■ **Written task**
Repeat exactly the lines between and including those that contain "for hinge_name, hinge_level" and "in imported if". Output no other line.

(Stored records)
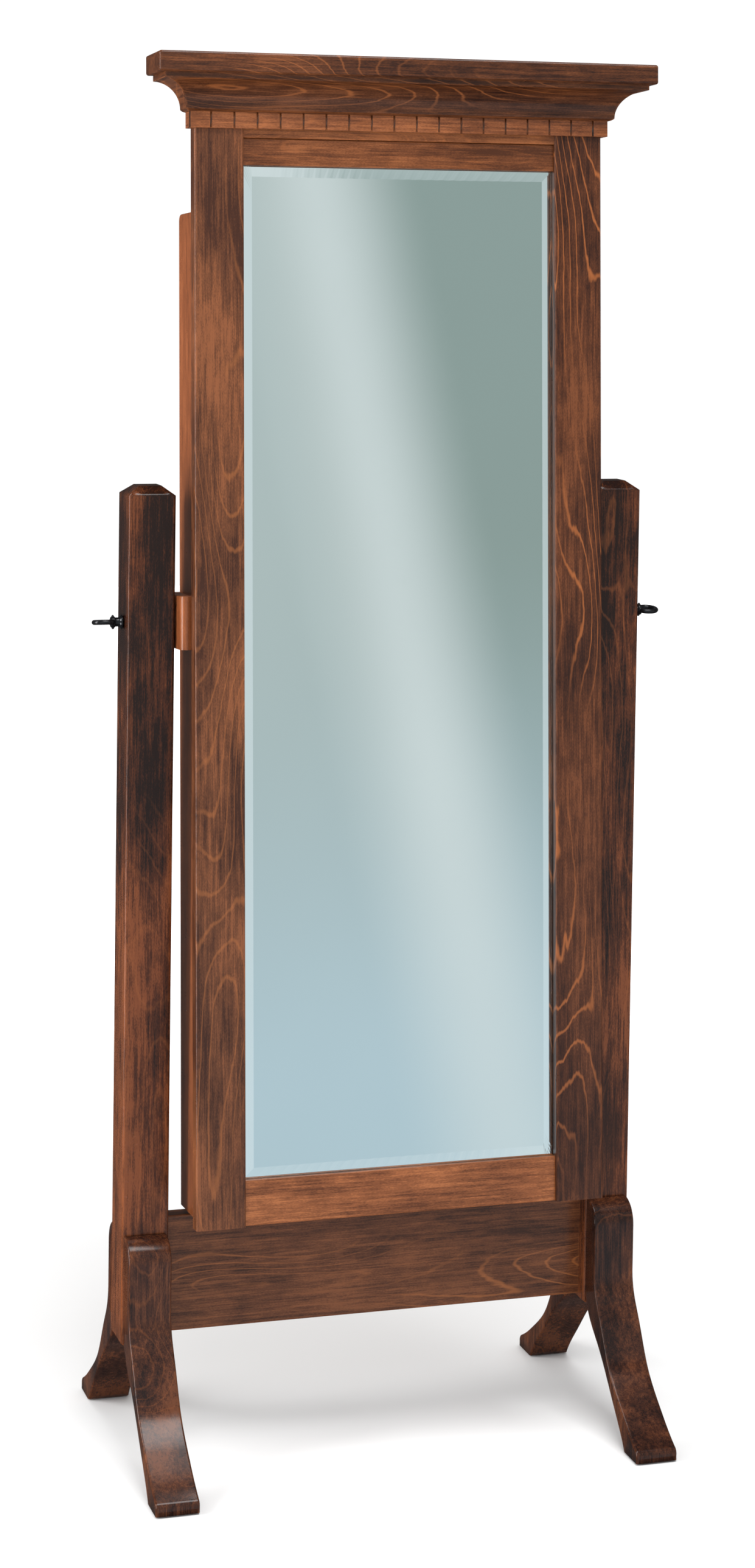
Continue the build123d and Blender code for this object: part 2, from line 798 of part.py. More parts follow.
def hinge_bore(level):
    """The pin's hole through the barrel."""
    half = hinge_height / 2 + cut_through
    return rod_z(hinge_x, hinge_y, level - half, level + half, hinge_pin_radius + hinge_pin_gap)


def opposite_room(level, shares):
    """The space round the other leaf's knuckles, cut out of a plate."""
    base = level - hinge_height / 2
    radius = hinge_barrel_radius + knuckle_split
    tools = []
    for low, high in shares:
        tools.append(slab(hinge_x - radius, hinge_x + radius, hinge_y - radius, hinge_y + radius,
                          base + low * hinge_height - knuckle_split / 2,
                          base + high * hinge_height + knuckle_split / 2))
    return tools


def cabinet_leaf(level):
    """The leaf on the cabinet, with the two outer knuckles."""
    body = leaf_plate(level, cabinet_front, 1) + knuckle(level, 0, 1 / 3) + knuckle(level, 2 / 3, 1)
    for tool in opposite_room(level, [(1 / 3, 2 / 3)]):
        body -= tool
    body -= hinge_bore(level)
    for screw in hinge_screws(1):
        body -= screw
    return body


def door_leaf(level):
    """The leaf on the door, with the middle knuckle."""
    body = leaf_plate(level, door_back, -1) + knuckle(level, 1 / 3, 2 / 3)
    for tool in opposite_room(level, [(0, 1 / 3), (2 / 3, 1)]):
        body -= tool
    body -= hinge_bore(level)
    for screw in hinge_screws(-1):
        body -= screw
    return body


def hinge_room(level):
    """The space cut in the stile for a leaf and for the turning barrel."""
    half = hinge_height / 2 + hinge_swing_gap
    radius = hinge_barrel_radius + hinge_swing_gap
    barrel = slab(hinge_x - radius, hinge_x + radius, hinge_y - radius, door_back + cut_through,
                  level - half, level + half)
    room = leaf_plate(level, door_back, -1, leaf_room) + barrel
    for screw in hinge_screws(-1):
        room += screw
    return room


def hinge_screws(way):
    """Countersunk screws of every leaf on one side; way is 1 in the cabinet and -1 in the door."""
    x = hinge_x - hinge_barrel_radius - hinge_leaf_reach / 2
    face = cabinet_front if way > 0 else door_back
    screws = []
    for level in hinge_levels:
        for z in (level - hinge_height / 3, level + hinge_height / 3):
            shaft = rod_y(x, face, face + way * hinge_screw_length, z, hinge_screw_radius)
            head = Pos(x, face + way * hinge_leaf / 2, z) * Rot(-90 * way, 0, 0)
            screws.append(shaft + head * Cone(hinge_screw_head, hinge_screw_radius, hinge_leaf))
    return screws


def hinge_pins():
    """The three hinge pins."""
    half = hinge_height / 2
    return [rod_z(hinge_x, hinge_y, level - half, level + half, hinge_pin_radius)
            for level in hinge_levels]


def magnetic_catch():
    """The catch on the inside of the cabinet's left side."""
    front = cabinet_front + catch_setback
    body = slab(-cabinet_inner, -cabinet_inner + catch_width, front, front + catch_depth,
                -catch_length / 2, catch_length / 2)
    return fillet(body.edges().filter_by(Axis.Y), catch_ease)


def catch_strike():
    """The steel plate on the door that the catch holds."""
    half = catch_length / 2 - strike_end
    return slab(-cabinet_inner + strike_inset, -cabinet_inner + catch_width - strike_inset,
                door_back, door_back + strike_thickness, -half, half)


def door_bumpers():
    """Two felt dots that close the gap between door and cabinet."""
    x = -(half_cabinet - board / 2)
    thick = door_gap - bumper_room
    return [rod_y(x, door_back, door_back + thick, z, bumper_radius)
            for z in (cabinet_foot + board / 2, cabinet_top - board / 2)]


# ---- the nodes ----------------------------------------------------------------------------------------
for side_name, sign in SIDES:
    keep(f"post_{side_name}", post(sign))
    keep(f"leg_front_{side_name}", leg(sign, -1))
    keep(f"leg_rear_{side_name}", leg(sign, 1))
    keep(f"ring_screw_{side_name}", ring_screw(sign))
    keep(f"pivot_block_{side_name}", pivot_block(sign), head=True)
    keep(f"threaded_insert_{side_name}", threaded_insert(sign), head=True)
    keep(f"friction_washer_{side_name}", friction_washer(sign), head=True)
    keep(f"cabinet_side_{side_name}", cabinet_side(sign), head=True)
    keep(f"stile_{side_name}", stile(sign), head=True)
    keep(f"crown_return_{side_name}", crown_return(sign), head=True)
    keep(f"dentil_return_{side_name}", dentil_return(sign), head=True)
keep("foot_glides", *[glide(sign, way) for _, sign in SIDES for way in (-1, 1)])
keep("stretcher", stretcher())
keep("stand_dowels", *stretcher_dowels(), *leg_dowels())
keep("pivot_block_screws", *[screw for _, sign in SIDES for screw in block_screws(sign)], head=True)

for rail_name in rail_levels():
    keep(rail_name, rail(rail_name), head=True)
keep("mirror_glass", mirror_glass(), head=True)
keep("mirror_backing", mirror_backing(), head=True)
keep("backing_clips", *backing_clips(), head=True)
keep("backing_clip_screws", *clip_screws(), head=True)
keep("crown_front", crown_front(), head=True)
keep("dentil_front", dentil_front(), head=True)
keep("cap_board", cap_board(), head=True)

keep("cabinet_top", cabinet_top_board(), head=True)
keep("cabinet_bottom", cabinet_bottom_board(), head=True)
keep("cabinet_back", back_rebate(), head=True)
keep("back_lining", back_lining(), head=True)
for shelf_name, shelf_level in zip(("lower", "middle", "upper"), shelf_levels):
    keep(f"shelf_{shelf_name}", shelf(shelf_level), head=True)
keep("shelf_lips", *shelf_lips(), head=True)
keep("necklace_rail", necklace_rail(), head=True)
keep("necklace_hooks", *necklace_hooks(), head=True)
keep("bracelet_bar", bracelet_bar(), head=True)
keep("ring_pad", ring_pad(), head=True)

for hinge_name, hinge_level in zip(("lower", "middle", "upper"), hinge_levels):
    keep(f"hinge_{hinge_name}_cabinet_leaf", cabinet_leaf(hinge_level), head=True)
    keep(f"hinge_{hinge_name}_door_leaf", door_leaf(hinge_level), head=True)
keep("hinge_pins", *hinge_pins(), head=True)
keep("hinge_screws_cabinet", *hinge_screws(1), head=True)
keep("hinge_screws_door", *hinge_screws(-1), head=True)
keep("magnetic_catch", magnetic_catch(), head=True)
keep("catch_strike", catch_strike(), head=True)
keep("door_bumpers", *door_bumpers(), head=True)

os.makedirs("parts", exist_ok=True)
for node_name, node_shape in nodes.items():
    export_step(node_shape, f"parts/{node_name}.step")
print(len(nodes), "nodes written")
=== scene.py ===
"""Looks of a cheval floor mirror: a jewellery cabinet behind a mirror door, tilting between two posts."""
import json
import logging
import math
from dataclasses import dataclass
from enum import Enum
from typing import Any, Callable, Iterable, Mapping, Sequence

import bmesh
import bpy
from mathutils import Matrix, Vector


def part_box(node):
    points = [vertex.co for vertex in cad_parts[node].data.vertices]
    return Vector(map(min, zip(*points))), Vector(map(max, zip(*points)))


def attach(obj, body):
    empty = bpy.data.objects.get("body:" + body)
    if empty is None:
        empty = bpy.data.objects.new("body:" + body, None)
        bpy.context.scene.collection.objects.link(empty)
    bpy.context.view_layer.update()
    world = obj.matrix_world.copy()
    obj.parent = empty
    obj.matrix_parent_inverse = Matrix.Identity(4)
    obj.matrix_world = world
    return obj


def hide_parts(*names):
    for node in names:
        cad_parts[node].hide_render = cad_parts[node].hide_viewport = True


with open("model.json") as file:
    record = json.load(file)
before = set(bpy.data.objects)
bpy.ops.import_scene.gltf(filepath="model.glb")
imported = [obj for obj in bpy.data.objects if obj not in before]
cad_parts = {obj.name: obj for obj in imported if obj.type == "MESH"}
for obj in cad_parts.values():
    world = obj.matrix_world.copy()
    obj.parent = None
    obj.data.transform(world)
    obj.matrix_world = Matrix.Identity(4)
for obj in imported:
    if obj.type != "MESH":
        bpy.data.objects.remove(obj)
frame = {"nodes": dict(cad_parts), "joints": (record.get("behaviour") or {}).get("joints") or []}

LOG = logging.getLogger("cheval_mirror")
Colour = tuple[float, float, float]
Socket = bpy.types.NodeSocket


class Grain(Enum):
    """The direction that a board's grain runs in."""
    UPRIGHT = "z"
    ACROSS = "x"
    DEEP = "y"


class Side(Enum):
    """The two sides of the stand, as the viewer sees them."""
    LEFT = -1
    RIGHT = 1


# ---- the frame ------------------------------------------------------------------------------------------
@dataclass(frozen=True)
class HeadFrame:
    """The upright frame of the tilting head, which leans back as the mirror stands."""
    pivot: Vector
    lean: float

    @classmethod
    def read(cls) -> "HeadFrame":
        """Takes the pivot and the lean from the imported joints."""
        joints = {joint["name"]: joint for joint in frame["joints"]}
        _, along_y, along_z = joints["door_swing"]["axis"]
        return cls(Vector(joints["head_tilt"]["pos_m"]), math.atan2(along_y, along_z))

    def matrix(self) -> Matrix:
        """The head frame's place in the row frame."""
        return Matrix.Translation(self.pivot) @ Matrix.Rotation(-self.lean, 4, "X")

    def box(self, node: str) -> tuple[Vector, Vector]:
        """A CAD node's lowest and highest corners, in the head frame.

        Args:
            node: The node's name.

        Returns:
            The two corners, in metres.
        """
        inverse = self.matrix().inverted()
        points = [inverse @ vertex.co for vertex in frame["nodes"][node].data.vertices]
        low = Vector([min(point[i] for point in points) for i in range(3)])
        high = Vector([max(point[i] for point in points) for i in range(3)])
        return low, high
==
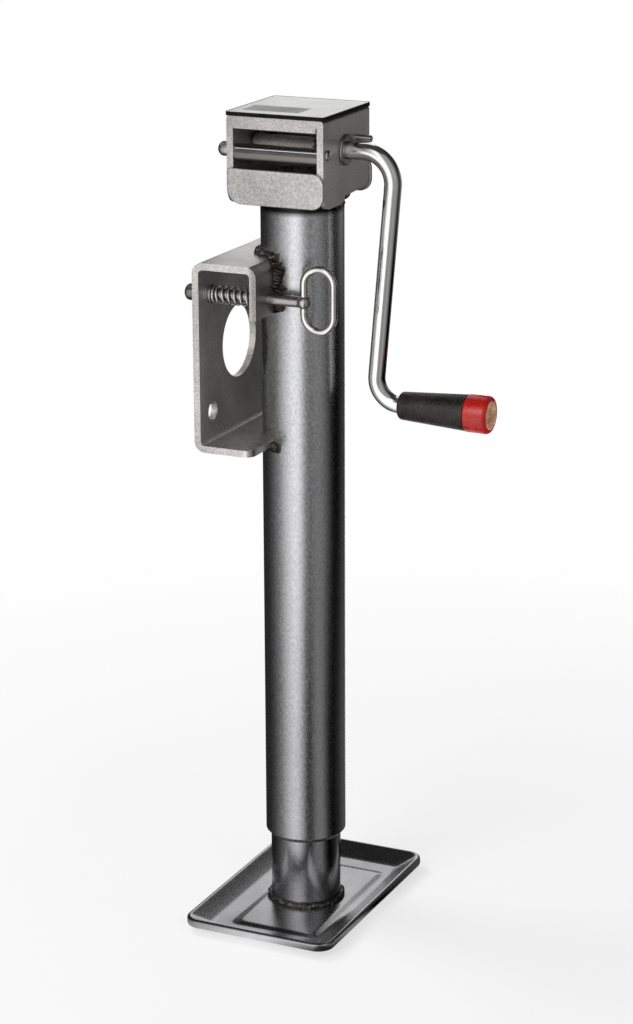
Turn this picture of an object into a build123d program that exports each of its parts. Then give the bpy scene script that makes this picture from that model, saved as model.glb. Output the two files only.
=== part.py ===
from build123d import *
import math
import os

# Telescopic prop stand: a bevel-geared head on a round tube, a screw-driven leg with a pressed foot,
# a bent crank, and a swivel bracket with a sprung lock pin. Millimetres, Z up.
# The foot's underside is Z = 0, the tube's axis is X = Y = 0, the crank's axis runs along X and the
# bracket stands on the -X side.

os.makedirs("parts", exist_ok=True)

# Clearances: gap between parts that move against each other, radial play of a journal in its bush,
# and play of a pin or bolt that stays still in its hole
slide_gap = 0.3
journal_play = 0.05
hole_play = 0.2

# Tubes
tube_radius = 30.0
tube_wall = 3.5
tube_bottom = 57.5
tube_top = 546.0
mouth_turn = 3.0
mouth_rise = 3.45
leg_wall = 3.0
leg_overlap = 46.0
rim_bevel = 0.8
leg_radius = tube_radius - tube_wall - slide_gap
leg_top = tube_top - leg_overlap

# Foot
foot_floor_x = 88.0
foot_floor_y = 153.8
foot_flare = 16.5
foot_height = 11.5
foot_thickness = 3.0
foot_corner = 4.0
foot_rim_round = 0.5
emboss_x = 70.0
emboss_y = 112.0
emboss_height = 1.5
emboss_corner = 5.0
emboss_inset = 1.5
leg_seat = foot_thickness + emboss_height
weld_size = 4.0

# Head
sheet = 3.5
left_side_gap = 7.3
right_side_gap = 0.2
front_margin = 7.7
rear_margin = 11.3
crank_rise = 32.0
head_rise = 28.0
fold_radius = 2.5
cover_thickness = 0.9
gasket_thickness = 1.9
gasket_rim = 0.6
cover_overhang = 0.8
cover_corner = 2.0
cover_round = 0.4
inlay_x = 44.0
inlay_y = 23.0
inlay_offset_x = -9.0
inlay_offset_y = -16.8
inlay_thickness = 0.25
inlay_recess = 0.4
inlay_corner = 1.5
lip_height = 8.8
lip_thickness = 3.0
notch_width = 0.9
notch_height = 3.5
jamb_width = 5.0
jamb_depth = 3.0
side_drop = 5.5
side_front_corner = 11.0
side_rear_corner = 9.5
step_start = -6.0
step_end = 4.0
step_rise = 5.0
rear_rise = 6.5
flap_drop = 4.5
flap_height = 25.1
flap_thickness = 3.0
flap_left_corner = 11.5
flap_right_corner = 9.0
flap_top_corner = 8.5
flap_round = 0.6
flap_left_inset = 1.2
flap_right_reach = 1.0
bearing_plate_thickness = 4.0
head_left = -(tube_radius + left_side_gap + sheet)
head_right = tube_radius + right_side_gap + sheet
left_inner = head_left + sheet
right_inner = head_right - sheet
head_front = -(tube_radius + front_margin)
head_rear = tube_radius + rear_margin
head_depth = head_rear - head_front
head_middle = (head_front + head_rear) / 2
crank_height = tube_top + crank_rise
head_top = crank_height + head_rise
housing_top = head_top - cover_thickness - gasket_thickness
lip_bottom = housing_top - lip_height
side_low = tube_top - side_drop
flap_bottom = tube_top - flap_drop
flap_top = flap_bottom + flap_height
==
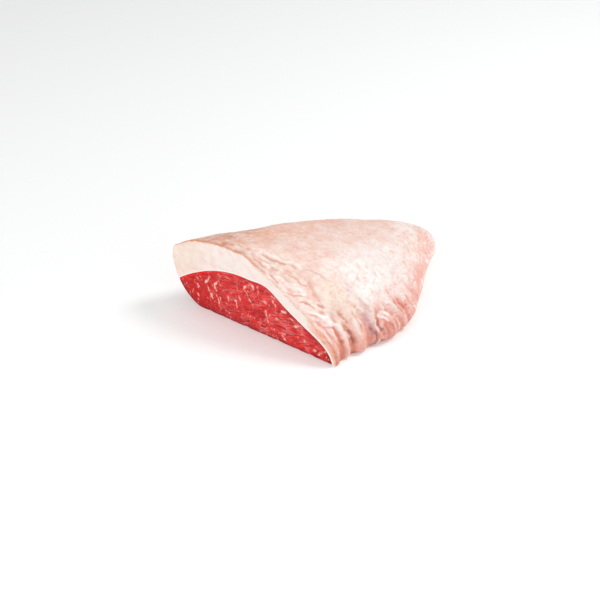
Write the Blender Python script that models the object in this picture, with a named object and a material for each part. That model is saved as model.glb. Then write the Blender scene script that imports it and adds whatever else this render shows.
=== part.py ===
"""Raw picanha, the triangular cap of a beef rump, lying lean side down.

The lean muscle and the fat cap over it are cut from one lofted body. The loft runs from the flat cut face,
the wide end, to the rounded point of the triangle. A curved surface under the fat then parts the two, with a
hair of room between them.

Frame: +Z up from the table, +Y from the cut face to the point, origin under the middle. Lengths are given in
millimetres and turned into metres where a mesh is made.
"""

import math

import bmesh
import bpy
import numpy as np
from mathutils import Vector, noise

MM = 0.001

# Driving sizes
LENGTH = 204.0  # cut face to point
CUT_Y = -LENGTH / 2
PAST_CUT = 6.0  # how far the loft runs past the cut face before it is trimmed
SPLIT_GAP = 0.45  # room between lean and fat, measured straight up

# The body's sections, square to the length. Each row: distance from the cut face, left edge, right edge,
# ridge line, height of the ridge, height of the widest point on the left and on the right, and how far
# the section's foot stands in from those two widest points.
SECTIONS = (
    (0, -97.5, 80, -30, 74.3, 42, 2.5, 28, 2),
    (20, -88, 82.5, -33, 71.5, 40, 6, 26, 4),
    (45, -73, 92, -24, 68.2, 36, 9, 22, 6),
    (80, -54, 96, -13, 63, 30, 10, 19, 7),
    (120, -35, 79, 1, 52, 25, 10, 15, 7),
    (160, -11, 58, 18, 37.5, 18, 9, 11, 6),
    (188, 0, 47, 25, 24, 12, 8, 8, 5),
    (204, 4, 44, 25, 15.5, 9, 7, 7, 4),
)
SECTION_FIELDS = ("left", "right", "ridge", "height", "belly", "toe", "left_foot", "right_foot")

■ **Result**
for hinge_name, hinge_level in zip(("lower", "middle", "upper"), hinge_levels):
    keep(f"hinge_{hinge_name}_cabinet_leaf", cabinet_leaf(hinge_level), head=True)
    keep(f"hinge_{hinge_name}_door_leaf", door_leaf(hinge_level), head=True)
keep("hinge_pins", *hinge_pins(), head=True)
keep("hinge_screws_cabinet", *hinge_screws(1), head=True)
keep("hinge_screws_door", *hinge_screws(-1), head=True)
keep("magnetic_catch", magnetic_catch(), head=True)
keep("catch_strike", catch_strike(), head=True)
keep("door_bumpers", *door_bumpers(), head=True)

os.makedirs("parts", exist_ok=True)
for node_name, node_shape in nodes.items():
    export_step(node_shape, f"parts/{node_name}.step")
print(len(nodes), "nodes written")
=== scene.py ===
"""Looks of a cheval floor mirror: a jewellery cabinet behind a mirror door, tilting between two posts."""
import json
import logging
import math
from dataclasses import dataclass
from enum import Enum
from typing import Any, Callable, Iterable, Mapping, Sequence

import bmesh
import bpy
from mathutils import Matrix, Vector


def part_box(node):
    points = [vertex.co for vertex in cad_parts[node].data.vertices]
    return Vector(map(min, zip(*points))), Vector(map(max, zip(*points)))


def attach(obj, body):
    empty = bpy.data.objects.get("body:" + body)
    if empty is None:
        empty = bpy.data.objects.new("body:" + body, None)
        bpy.context.scene.collection.objects.link(empty)
    bpy.context.view_layer.update()
    world = obj.matrix_world.copy()
    obj.parent = empty
    obj.matrix_parent_inverse = Matrix.Identity(4)
    obj.matrix_world = world
    return obj


def hide_parts(*names):
    for node in names:
        cad_parts[node].hide_render = cad_parts[node].hide_viewport = True


with open("model.json") as file:
    record = json.load(file)
before = set(bpy.data.objects)
bpy.ops.import_scene.gltf(filepath="model.glb")
imported = [obj for obj in bpy.data.objects if obj not in before]
cad_parts = {obj.name: obj for obj in imported if obj.type == "MESH"}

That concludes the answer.